"I've been talking to people, and I want you to know nobody really cares what you do." -- Former Missouri Sen. Clifford Jones
After he had been out of office several years, the former state senator from Ladue returned to the chambers of the Legislature and was asked to speak to his former colleagues. As the diminutive man from St. Louis County reached the podium, he delivered the short address printed above and promptly sat down. The chamber was quiet for several minutes following Cliffie's brief observation that citizens weren't really interested in what the senators were doing, despite the seriousness attached to the affairs of state in Jefferson City.
As usual, the St. Louis Republican's words were laced with truth, although, as was his wont, Cliffie sometimes reached for the absurd to prove his point. I can recall a legislative hearing when he was giving a psychiatrist from the Department of Mental Health a hard time over some method of treatment. During the questioning, the senator told the physician he didn't know what he was talking about since the senator had majored in psychology in college. He did it with a straight face, but he made his point: it didn't require much knowledge to recognize that the psychiatrist was advocating something beyond the pale of reason.
Every session of the Missouri General Assembly is fortunate enough to have a few Cliffie Joneses in its midst, although some latter-day versions might not be as colorful or as skilled in the art of verbal warfare. But whatever form they take, Missourians should be eternally grateful that there are a few elected officials who recognize that some solutions are better than others and that, despite the best of intentions, government does not always supply the correct answer.
There have been times since the voluntary retirement of Cliffie that I wish he were back in Jefferson City, deflating pompous public servants who pursue their own agenda as if it had been brought down by Moses and who presume that anyone who doesn't agree with them is guilty of heresy, if not sedition.
There are times today when Jefferson City needs to put the affairs of state in neutral and pause long enough to survey what has been wrought in the name of good government. We are living, as America has lived since 1776, in an era of change, some of it revolutionary and some evolutionary. A great many self-appointed public servants have difficulty differentiating between the two, a fault that leads to needless expenditure of taxpayer dollars and needless suffering for innocent individuals and families.
In at least three areas of state government, there are pejorative solutions being undertaken that simply will not resolve problems that admittedly good people are trying to solve. In virtually every case, those who succeed in furthering their solutions are people motivated by the best of intentions. Seldom are solutions prompted by evil intent. Those who believe they have the key to knotty problems are sincere, even if they are wrong. That doesn't make them evil, but, unfortunately, it doesn't serve the public's interest either.
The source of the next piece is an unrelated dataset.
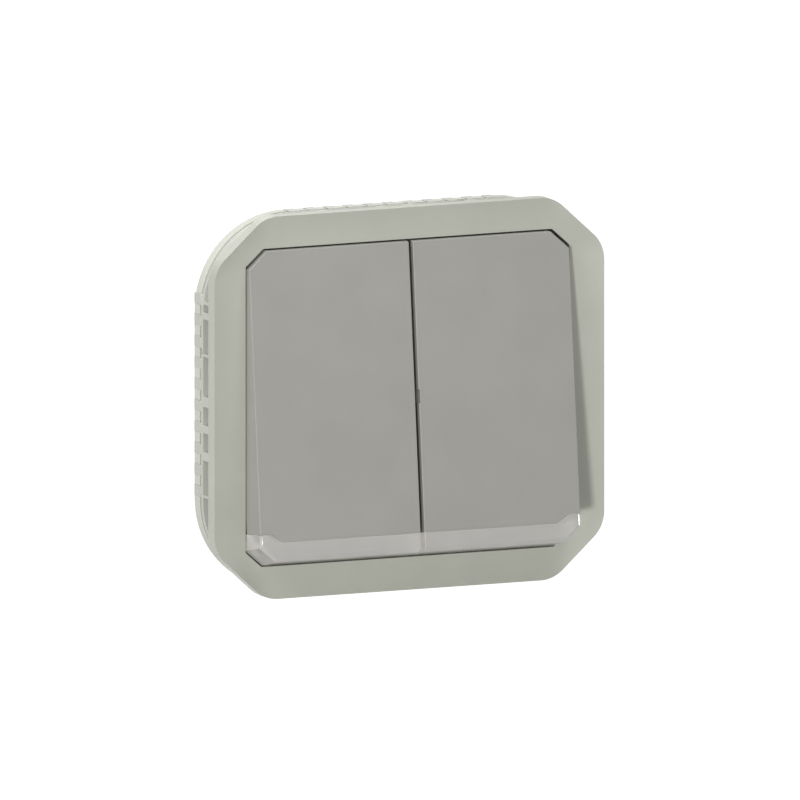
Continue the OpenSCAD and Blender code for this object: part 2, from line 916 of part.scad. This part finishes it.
module housing_screws() {
    head_y = rear_y - screw_head_t - 0.1;
    color(steel)
        for (side = [LEFT, RIGHT], z = [-screw_z, screw_z])
            on_side(side)
                translate([screw_x, 0, z])
                    difference() {
                        union() {
                            y_rod(screw_r, -0.7, head_y + eps);
                            y_rod(screw_head_r, head_y, rear_y - 0.1);
                        }
                        for (a = [0, 90])
                            rotate([0, a, 0])
                                box([-1.1, rear_y - 0.9, -0.22], [1.1, rear_y, 0.22]);
                    }
}

front_bezel();
clip_ring();
rim_seal();
weather_membrane();
mechanism_cover();
housing();
housing_screws();
rocker(LEFT);  // left_rocker
rocker(RIGHT);  // right_rocker
lens(LEFT);  // left_lens
lens(RIGHT);  // right_lens
carrier(LEFT);  // left_carrier
carrier(RIGHT);  // right_carrier
pivot_pin(LEFT);  // left_pivot_pin
pivot_pin(RIGHT);  // right_pivot_pin
plunger(LEFT);  // left_plunger
plunger(RIGHT);  // right_plunger
plunger_spring(LEFT);  // left_plunger_spring
plunger_spring(RIGHT);  // right_plunger_spring
seesaw(LEFT);  // left_seesaw
seesaw(RIGHT);  // right_seesaw
moving_contacts(LEFT);  // left_moving_contacts
moving_contacts(RIGHT);  // right_moving_contacts
fixed_contacts(LEFT);  // left_fixed_contacts
fixed_contacts(RIGHT);  // right_fixed_contacts
common_terminal(LEFT);  // left_common_terminal
common_terminal(RIGHT);  // right_common_terminal
way_terminal(LEFT, 0);  // left_upper_terminal
way_terminal(RIGHT, 0);  // right_upper_terminal
way_terminal(LEFT, 1);  // left_lower_terminal
way_terminal(RIGHT, 1);  // right_lower_terminal
common_clamp(LEFT);  // left_common_clamp
common_clamp(RIGHT);  // right_common_clamp
way_clamp(LEFT, 0);  // left_upper_clamp
way_clamp(RIGHT, 0);  // right_upper_clamp
way_clamp(LEFT, 1);  // left_lower_clamp
way_clamp(RIGHT, 1);  // right_lower_clamp
common_lever(LEFT);  // left_common_lever
common_lever(RIGHT);  // right_common_lever
way_lever(LEFT, 0);  // left_upper_lever
way_lever(RIGHT, 0);  // right_upper_lever
way_lever(LEFT, 1);  // left_lower_lever
way_lever(RIGHT, 1);  // right_lower_lever
locator_lamp(LEFT);  // left_locator_lamp
locator_lamp(RIGHT);  // right_locator_lamp
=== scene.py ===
import bpy
import bmesh
import json
import math
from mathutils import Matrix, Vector


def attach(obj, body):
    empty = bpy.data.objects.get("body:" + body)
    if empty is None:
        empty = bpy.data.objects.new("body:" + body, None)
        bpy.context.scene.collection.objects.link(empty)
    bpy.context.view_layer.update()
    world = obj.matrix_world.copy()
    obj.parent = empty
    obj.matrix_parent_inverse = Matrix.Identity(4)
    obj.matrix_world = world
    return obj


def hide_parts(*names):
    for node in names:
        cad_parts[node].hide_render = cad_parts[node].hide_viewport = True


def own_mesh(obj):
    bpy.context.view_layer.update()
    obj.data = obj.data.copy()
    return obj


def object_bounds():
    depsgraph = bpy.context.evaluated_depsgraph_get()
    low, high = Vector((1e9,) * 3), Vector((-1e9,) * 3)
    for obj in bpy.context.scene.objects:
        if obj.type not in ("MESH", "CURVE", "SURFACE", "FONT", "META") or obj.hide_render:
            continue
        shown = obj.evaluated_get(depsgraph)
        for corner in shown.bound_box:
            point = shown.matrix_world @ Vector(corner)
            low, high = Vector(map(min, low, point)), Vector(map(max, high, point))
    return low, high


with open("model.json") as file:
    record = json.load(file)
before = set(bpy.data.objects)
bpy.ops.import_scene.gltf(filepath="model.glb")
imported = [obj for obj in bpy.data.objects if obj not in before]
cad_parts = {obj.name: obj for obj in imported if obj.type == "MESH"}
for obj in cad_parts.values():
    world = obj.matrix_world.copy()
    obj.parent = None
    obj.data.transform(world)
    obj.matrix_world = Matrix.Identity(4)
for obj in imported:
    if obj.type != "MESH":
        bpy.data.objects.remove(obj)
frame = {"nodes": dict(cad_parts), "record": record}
cad_low, cad_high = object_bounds()

MM = 0.001
SIDES = {"left": -1, "right": 1}


# ---- Materials ----

def srgb(red, green, blue):
    """A colour given as screen values of 0 to 255, as the linear colour that shaders take."""
    def linear(value):
        value /= 255
        return value / 12.92 if value <= 0.04045 else ((value + 0.055) / 1.055) ** 2.4
    return (linear(red), linear(green), linear(blue), 1)


class Shader:
    """A node material under construction: its tree, its surface shader and short ways to add nodes."""

    def __init__(self, name, roughness, **sockets):
        self.material = bpy.data.materials.new(name)
        self.material.use_nodes = True
        self.tree = self.material.node_tree
        self.surface = self.tree.nodes["Principled BSDF"]
        self.surface.inputs["Roughness"].default_value = roughness
        for socket, value in sockets.items():
            self.surface.inputs[socket.replace("_", " ")].default_value = value
        self.place = self.add("ShaderNodeTexCoord").outputs["Object"]

    def add(self, kind):
        return self.tree.nodes.new(kind)

    def link(self, output, socket):
        self.tree.links.new(output, socket)

    def noise(self, size, detail=2, roughness=0.5):
        """Noise whose features are about size metres across."""
        node = self.add("ShaderNodeTexNoise")
        node.inputs["Scale"].default_value = 1 / size
        node.inputs["Detail"].default_value = detail
        node.inputs["Roughness"].default_value = roughness
        self.link(self.place, node.inputs["Vector"])
        return node.outputs["Fac"]

    def ramp(self, value, low, high):
        """Blends two colours over the middle stretch of value."""
        node = self.add("ShaderNodeValToRGB")
        for end, position, colour in zip(node.color_ramp.elements, (0.3, 0.7), (low, high)):
            end.position = position
            end.color = colour
        self.link(value, node.inputs["Fac"])
        return node.outputs["Color"]

    def spread(self, value, low, high):
        """Maps 0 to 1 onto low to high."""
        node = self.add("ShaderNodeMapRange")
        node.inputs["To Min"].default_value = low
        node.inputs["To Max"].default_value = high
        self.link(value, node.inputs["Value"])
        return node.outputs["Result"]

    def bump(self, height, depth):
        """A normal for a surface with bumps of up to depth metres."""
        node = self.add("ShaderNodeBump")
        node.inputs["Distance"].default_value = depth
        node.inputs["Strength"].default_value = 1
        self.link(height, node.inputs["Height"])
        return node.outputs["Normal"]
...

Many among us argue that the biggest problem facing Missouri is crime. They have a point, since crime makes a major impact not only on daily lives but on lives 5, 20, 50 years from now. Crime impacts the family, public education, vocations, virtually every act of everyday citizens. The answer in Jefferson City has been to build new prisons, extend sentences and avoid prisoner pampering. The solution is perfect except for one important fact: While we are dealing with today's need to get criminals behind bars, we are ignoring programs designed to prevent crime tomorrow. There is a greater supply of criminals than prison cells, a fact of life that has produced the current expenditure of nearly a quarter of a billion dollars in new prisons, with promises of more spending to come.
Believe me when I say Missouri will never be able to keep up with the supply of new criminals if all we are doing is laying down more bricks and mortar. We must do more to prevent crime where it occurs if the state hopes to resolve the awful fact that its two largest cities are among the 10 most dangerous communities in America. I don't see anyone proposing anything to resolve this dilemma. Rather, officials seem to be sitting around watching the contractors erect new buildings with barred windows. That won't catch it.
For several years now the state has followed a program of downsizing its mental facilities, offering as a solution the creation of new privately operated services by psychiatrists who refused to work for state salaries that were "only" above the $80,000 a year range. Despite the expenditure of millions of dollars for new clinics, new hospitals and numerous other facilities, the state thought it could get by on the cheap by privatizing its constitutional responsibility to nearly 100,000 mentally ill and mentally retarded citizens.
The effort to balance the federal budget has thrown a monkey wrench into the plan, however, and now the state must consider how it will balance a smaller input from Washington with an ever expanding caseload. Believe me, if Missourians think the present system is expensive, they have no concept of how costly the process will become when state hospitals and drug and alcohol clinics are shuttered and patients are sent to profit-making facilities. The wrecking ball on perfectly good buildings built by the public is at work all over the state, even as you read these words. No one seems empowered to stop it; no one seems interested enough to halt this officially sanctioned insanity.
A third area in which political expediency will no longer suffice is campaign reform. Instead of lacking any remedies, Missouri has too many, thanks to legislation and a poorly written initiative referendum. The solution can only be found in placing campaigns under public financing, an idea the public simply won't countenance at this moment. Eventually, we must finance the process with public money or we will continue to suffer from out-of-control campaigns that do more to harm electoral reform than advance it.
~Jack Stapleton of Kennett is the editor of the Missouri News and Editorial Service.